現代語私訳『福翁百話』 第二十四章 「夫婦はお互いに敬意を」

現代語私訳『福翁百話』 第二十四章 「夫婦はお互いに敬意を」


夫婦が一緒の家で暮していて、お互いに親しみや愛情を持つことは当然のことです。
さらにもうひとつ、なかなか他人がアドヴァイスしても届かないことではあるのですが、親しみや愛情だけでなく、夫婦はお互いに敬意を持つべきだとアドヴァイスしたいと思います。


そもそも、人に対して敬意を持つということにおいて、さまざまなことがある中でも、伝えるべき事柄を伝えずに隠すことほど、敬意を欠いていることはありません。


結婚して夫婦となってすでにひとつの家庭を共にし、一心同体、共に家庭を維持していく責任を持ちながら、相手に対して何か秘密があり隠すことがあっては、相手の方からすれば不愉快な気持ちになるはずです。


よくよくこの世間を観察してみると、女性が家の中のことをして男性が外で働いている場合、一家の主人があちこちに走り回って働いて大変な苦労をして一家の生計を安泰にしているのに、家の中の主婦はそのお金がどこから来たのかも知らず、どのようにして稼ぐことができたのかも知らない場合があります。
そして、自分の家の家計は現実にどれぐらい豊かで、あるいはどれぐらい不足しているかを知らず、去年と今年で家の財産がどれぐらい増えたか減ったかの変化を知らない場合があります。


また、そのような家庭の主婦が、場合によっては引っ越して新しい家で裕福になる場合もありますし、逆に以前に比べて家計が苦しくなることもありますし、あるいは一家そろって遠いところに引っ越し、すぐに他の職業に変わってまた元々住んでいた土地に戻ってくるなど、変化が随分と激しい場合もありますが、それらの場合であっても、主婦は夫の話を一通り聞くだけで深い意味や内容を知らず、ただ夫が持ってくるお金によって目の前の家計をやりくりするだけで、すべて夢の中のように歳月を過ごし、名前こそ家の主婦であても、その現実は一時的に滞在しているお客様とあまり変わらず、主ではなく客と同じような場合もあります。

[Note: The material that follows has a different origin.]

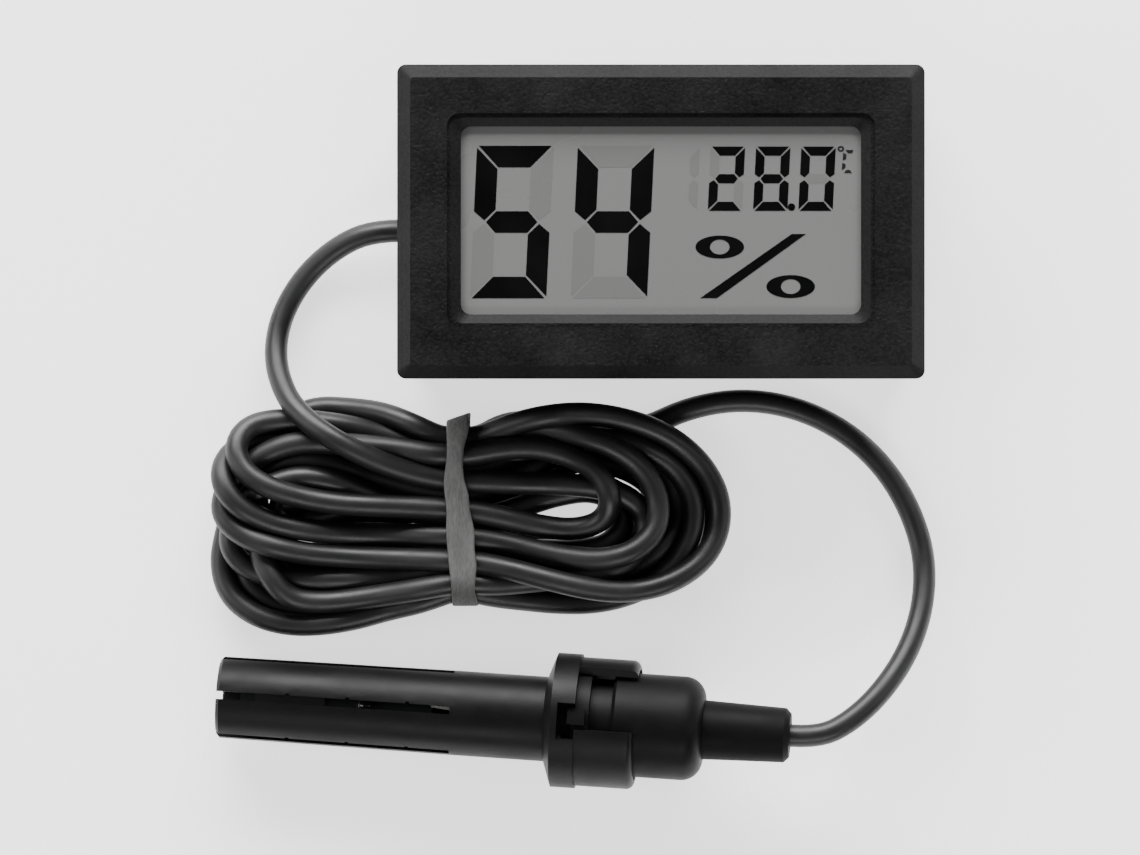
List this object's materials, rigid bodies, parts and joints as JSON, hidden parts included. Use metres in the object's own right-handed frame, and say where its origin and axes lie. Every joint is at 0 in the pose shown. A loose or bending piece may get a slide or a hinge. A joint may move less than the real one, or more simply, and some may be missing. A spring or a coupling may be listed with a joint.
{
  "type": "panel thermometer and hygrometer with wired probe",
  "caption": "Small rectangular panel display for temperature and humidity, with a long thin cable wound into a banded hank and a slotted barrel probe on its end.",
  "frame": {"origin": "centre of the display case's back face, on the surface that the object lies on", "axes": "+Z out of the screen, +X to the reader's right, +Y to the top of the screen; the cable leaves the -X side"},
  "size_m": [0.067, 0.0661, 0.0152],
  "materials": {
    "case_plastic": "fine spark-eroded black ABS with a smooth bevel",
    "rear_plastic": "black ABS, lightly textured",
    "clip_plastic": "black acetal, smooth",
    "lcd_glass": "polished glass",
    "lcd_film": "anti-glare film",
    "reflector_film": "brushed reflective film",
    "spacer_plastic": "white moulded plastic",
    "zebra_rubber": "banded silicone rubber",
    "board": "green solder mask",
    "screw_steel": "zinc-plated steel",
    "epoxy": "glossy black epoxy",
    "can_metal": "tinned can",
    "resistor": "black chip with tinned ends",
    "capacitor": "tan ceramic",
    "contact_metal": "nickel-plated spring steel",
    "cell_metal": "stainless steel can",
    "grommet_rubber": "black rubber",
    "wire_insulation": "coloured wire insulation",
    "cable_pvc": "semi-gloss black PVC",
    "band_rubber": "grey rubber band",
    "probe_plastic": "semi-matte black ABS",
    "cap_plastic": "semi-matte black ABS",
    "boot_rubber": "semi-matte black PVC",
    "sensor_ceramic": "ceramic with a dark sensing film"
  },
  "bodies": {
    "root": {"front_bezel": "case_plastic", "rear_cover": "rear_plastic", "lcd_front_polariser": "lcd_film", "lcd_front_glass": "lcd_glass", "lcd_rear_glass": "lcd_glass", "lcd_reflector": "reflector_film", "lcd_spacer_frame": "spacer_plastic", "zebra_connector": "zebra_rubber", "circuit_board": "board", "board_screws": "screw_steel", "controller_blob": "epoxy", "crystal_can": "can_metal", "chip_resistors": "resistor", "chip_capacitors": "capacitor", "positive_contact": "contact_metal", "negative_contact": "contact_metal", "button_cell_left": "cell_metal", "button_cell_right": "cell_metal", "cable_grommet": "grommet_rubber", "display_lead_wires": "wire_insulation", "cable_display_lead": "cable_pvc", "cable_hank": "cable_pvc", "rubber_band": "band_rubber", "cable_probe_lead": "cable_pvc", "probe_cap": "cap_plastic", "probe_boot": "boot_rubber", "sensor_board": "board", "humidity_element": "sensor_ceramic", "thermistor_bead": "epoxy", "sensor_lead_wires": "wire_insulation"},
    "battery_door": {"battery_cover": "rear_plastic", "contact_bridge": "contact_metal"},
    "clip_left": {"panel_clip_left": "clip_plastic"},
    "clip_right": {"panel_clip_right": "clip_plastic"},
    "probe_shell": {"probe_barrel": "probe_plastic"}
  },
  "joints": [
    {"name": "battery_door_slide", "type": "slide", "parent": "root", "child": "battery_door", "axis": [0, 1, 0], "range_m": [0, 0.0135]},
    {"name": "clip_left_flex", "type": "hinge", "parent": "root", "child": "clip_left", "pos_m": [-0.0225, 0, 0.0055], "axis": [0, 1, 0], "range_deg": [0, 8], "stiffness_Nm_per_rad": 0.35},
    {"name": "clip_right_flex", "type": "hinge", "parent": "root", "child": "clip_right", "pos_m": [0.0225, 0, 0.0055], "axis": [0, -1, 0], "range_deg": [0, 8], "stiffness_Nm_per_rad": 0.35},
    {"name": "probe_twist", "type": "hinge", "parent": "root", "child": "probe_shell", "pos_m": [-0.01056, -0.04538, 0.00603], "axis": [-0.9948, 0.0661, -0.0771], "range_deg": [0, 24]}
  ]
}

幸運にもその女性がのん気で気楽な性格の場合は、お客のような境遇にもあまり疑問を持たずのんびりと過ごしてくれて、ただ家計のやりくりが十分ではなくてお金を損するだけで済みます。
しかし、そうではなくて、神経過敏で心配性の女性の場合は、毎日夫の挙動を見ていて不審なことがあり、だからといって疑問に思うことを質問しても全然要領を得ないので、ひとりで考え込み、おいしい食事も心ここにあらずで食べればおいしくもなく、快適な服装も心に疑問や心配がある中で着れば少しも快適でなく、鬱々としてついに精神的な病気になってしまうことなど、いつの時代もこの世間ではけっこう多くの事例があるものです。


このような場合は、たとえ、夫が生きている間は無事に何ごともなく済んだとしても、夫が死んだ後こそ気の毒なことです。
生前に夫があちこちで行ったことはすべてその妻が全然知らないことで、書類や帳簿を見てもそもそも理解することができないので、この状況に際して親類や友人たちが相談して書類に目を通し、その夫が生きている間は大事に秘密にして一切他人にも話さず、最も親しい妻にすら伝えていなかった秘密が、今や公然のこととなってすべての関係者に知られ、あるいはさらに世間の人々にさえ伝わり、無関係な遠方の人々がその話を聞いてお茶の間の話題にすることもあります。
不行き届きこの上ないと言うべき事態です。
結局、その一家の主人であった男性が、自分と対等のパートナーであるはずの妻に対して敬意を欠いて、軽んじて、夫婦で共に担うべき家の事を教えず伝えていなかったことによる罪です。


そうは言っても、また違う観点から言えば、家の外の社会における仕事については、家庭の中にいる女性は実際に直接関係する事柄ではなく、またその女性にも人によって賢い場合とそうでない場合とがありますので、私は必ずしも夫婦はあらゆる事柄を共にしなさいと説くわけではありません。


ただ、自分が関わっている事柄の、おおまかななりゆきぐらいは丁寧に相手に語って聞かせて、時々はその現在の状況を相手に伝えて知らせておくことが大切だと主張するだけです。


どんなに、あまり仕事に詳しくなく、さほど賢いというわけではない女性であっても、丁寧に説明すれば、夫が関わっている仕事のことや自分の家が置かれている状況のおおまかな内容を理解しない女性はいないはずです。
世の男性は深く注意すべき事柄です。